32   Each association shall adopt by-laws which shall specify at least the following:

 

                (a)    the name of the association and the address of its registered office;

 

                (b)    the date of its fiscal year end;

 

                (c)    the par value of its shares or the annual or other periodic membership fees;

 

                (d)    the maximum interest rate to be paid on shares and/or member loans;

 

                (e)    the number of members or percentage of total membership required to form a quorum at annual or special membership meetings;

 

                (f)    the terms of payment for shares or the terms of payment or other periodic membership fees;

 

                (g)    the procedure required for the calling of annual and special meetings;

 

                (h)    the qualifications necessary for a person to become a director;

 

                (ha)  the qualifications necessary for a person to become a member;

Clause 32(ha) added: O.I.C. 2002-490, N.S. Reg. 136/2002.

 

                (i)     any specific duties and responsibilities of directors and officers not set out in the regulations;

 

                (j)     the minimum number of meetings the directors are required to hold, the number of members required for a quorum of the Board, the frequency of Board meetings, the length of term for a director and the maximum of consecutive terms directors may serve and the number of directors constituting the Board;

 

                (k)    the manner in which vacancies on the Board of Directors may be filled;

 

                (l)     the manner in which the association may borrow and secure the payment of money;

 

                (m)   the manner in which the association may borrow money from its members for definite periods of time and at specific rates of interest;

 

                (n)    whether a minimum amount of patronage is required in a fiscal year from a member before he is eligible for a patronage return;

 

                (o)    whether patronage return will be paid in cash, credited to share capital of the members, left with the association in the form of a loan or applied to members' debts to the association;

 

                (p)    the manner in which members may withdraw from the association;

 

                (q)    the manner in which reserves are created.


Fees

33   The following fees are payable for services rendered by the Inspector and the Registrar:

 

                (a)    for registering articles of incorporation and bylaws...............................$129.45

Clause 33(a) replaced: O.I.C. 2013-105, N.S. Reg. 88/2013.

 

                (b)    for registering amalgamation or continuance agreement........................$129.45

Clause 33(b) replaced: O.I.C. 2013-105, N.S. Reg. 88/2013.

 

                (c)    for registering a change of name.............................................................$60.50

Clause 33(c) replaced: O.I.C. 2013-105, N.S. Reg. 88/2013.

 

                (d)    for providing a photocopy, certified copy or stamped copy of

                         (i)     bylaws...........................................................................................$24.20

                         (ii)    a document other than bylaws........................................................$12.10

Clause 33(d) replaced: O.I.C. 2013-105, N.S. Reg. 88/2013.

 

                (e)    for filing an annual Inspector’s report......................................................$32.05

Clause 33(e) replaced: O.I.C. 2013-105, N.S. Reg. 88/2013.

 

                (f)    for searching a proposed association name using the Newly

Updated Automated Name Search (NUANS) system

 

                         (i)     Atlantic provinces search including federal trade

names and trademark...................................................$51.52 (plus HST)

 

                         (ii)    Canada-wide database search......................................$64.39 (plus HST)

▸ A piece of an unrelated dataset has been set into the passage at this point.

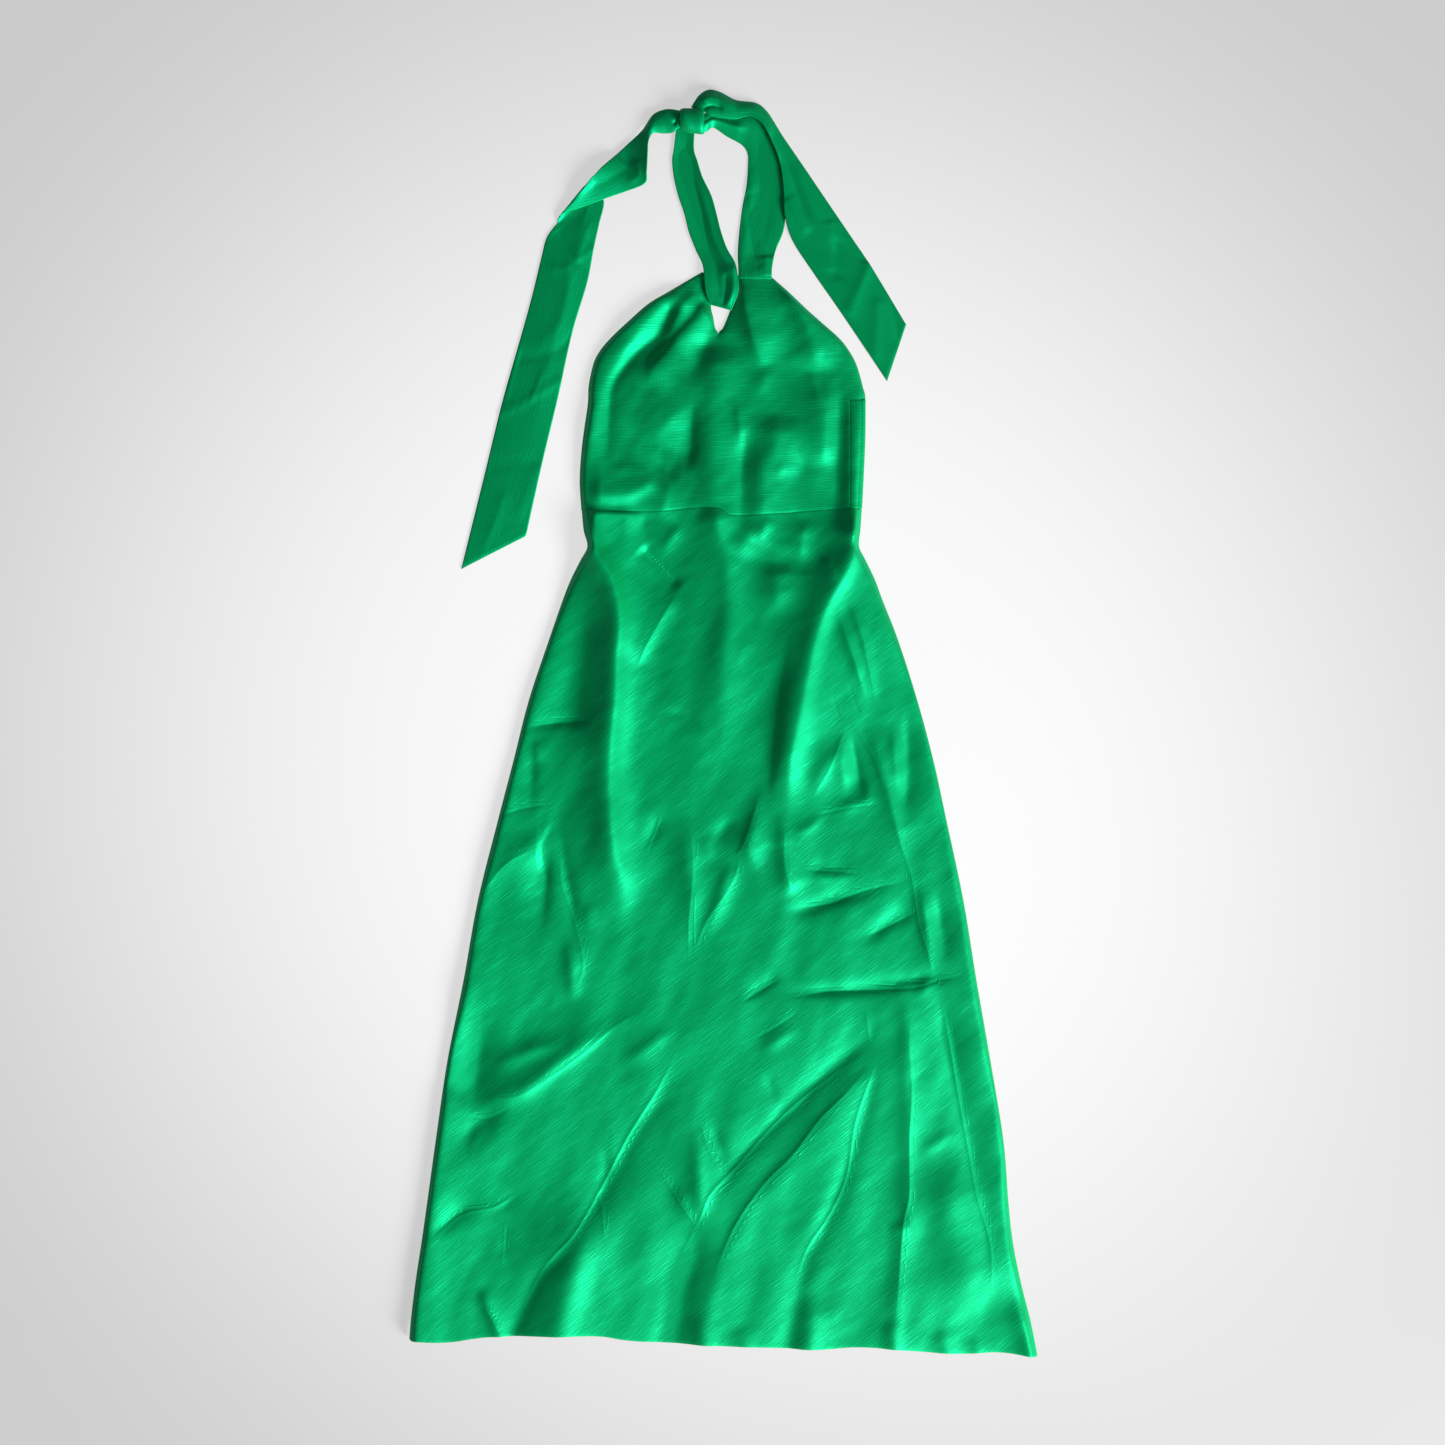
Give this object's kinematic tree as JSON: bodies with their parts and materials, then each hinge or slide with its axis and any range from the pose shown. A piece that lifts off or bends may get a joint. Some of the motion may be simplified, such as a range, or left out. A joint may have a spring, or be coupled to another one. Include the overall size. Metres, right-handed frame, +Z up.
{
  "type": "halter dress",
  "caption": "A-line halter dress laid flat, with a gathered keyhole bodice, low back, waist seam and neck straps tied in a half knot with loose ends.",
  "frame": {"origin": "on the surface that the dress lies on, under the middle of its outline", "axes": "+X to the right of the laid dress as seen from above, +Y towards its neck, +Z up from the surface"},
  "size_m": [0.721, 1.4539, 0.0192],
  "materials": {
    "front_cloth": "slubbed satin, soft sheen",
    "back_cloth": "slubbed satin, soft sheen",
    "strap_cloth": "slubbed satin sewn double"
  },
  "bodies": {
    "root": {"skirt_front": "front_cloth", "skirt_back": "back_cloth", "bodice_front": "front_cloth", "bodice_back": "back_cloth", "halter_strap_left": "strap_cloth", "halter_strap_right": "strap_cloth", "neck_knot": "strap_cloth", "tie_end_left": "strap_cloth", "tie_end_right": "strap_cloth"}
  },
  "joints": []
}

Clause 33(f) replaced: O.I.C. 2013-105, N.S. Reg. 88/2013.

Section 33 replaced: O.I.C. 2008-176, N.S. Reg. 146/2008.


Application respecting payment of balance remaining on dissolution or wind-up of association

34   (1)    An application by an association to the Inspector pursuant to clause 61(3)(a) of the Co-operative Associations Act for approval of the manner of payment of the balance remaining on wind-up or dissolution of the association shall be made in writing and shall include the following information:

 

                (a)    the date of the application;

 

                (b)    the name and address of the association;

 

                (c)    any details respecting the association’s finances that are relevant to the application;

 

                (d)    the amount of the remaining balance to be paid;

 

                (e)    whether payment of the remaining balance was considered in a special or annual meeting of the members of the association and, if so,

 

                         (i)     the date and place of the meeting,

                         (ii)    whether a resolution with respect to the payment was put to the members

at the meeting, and

                         (iii)   the results of the vote, if any, on the resolution referred to in subclause (ii); and

 

                (f)    if the association has identified an organization or association to which the remaining balance is proposed to be paid, the name and address of the identified organization or association.

 

       (2)    In deciding on an application made by an association in accordance with subsection (1), the Inspector shall consider the following:

 

                (a)    if the application identifies an organization or association in accordance with clause (1)(f), whether the identified organization or association is a non-profit association as defined in Section 61A of the Act; and

 

                (b)    any other matters considered relevant by the Inspector.

Section 34 added: O.I.C. 2002-490, N.S. Reg. 136/2002.


Payment of remaining balance pursuant to subsection 61(4) of Act

35   The remaining balance payable with respect to an association pursuant to subsection 61(4) of the Co-operative Associations Act shall be paid in equal shares to the organizations or non-profit associations eligible to receive it in accordance with that subsection.

Section 35 added: O.I.C. 2002-490, N.S. Reg. 136/2002.


Distribution of property of non-profit association pursuant to subsection 61G(3) of Act

36   The property of a non-profit association to be distributed pursuant to subsection 61G(3) of the Co-operative Associations Act shall be distributed in equal shares to the organizations or non-profit associations eligible to receive it in accordance with that subsection.

Section 36 added: O.I.C. 2002-490, N.S. Reg. 136/2002.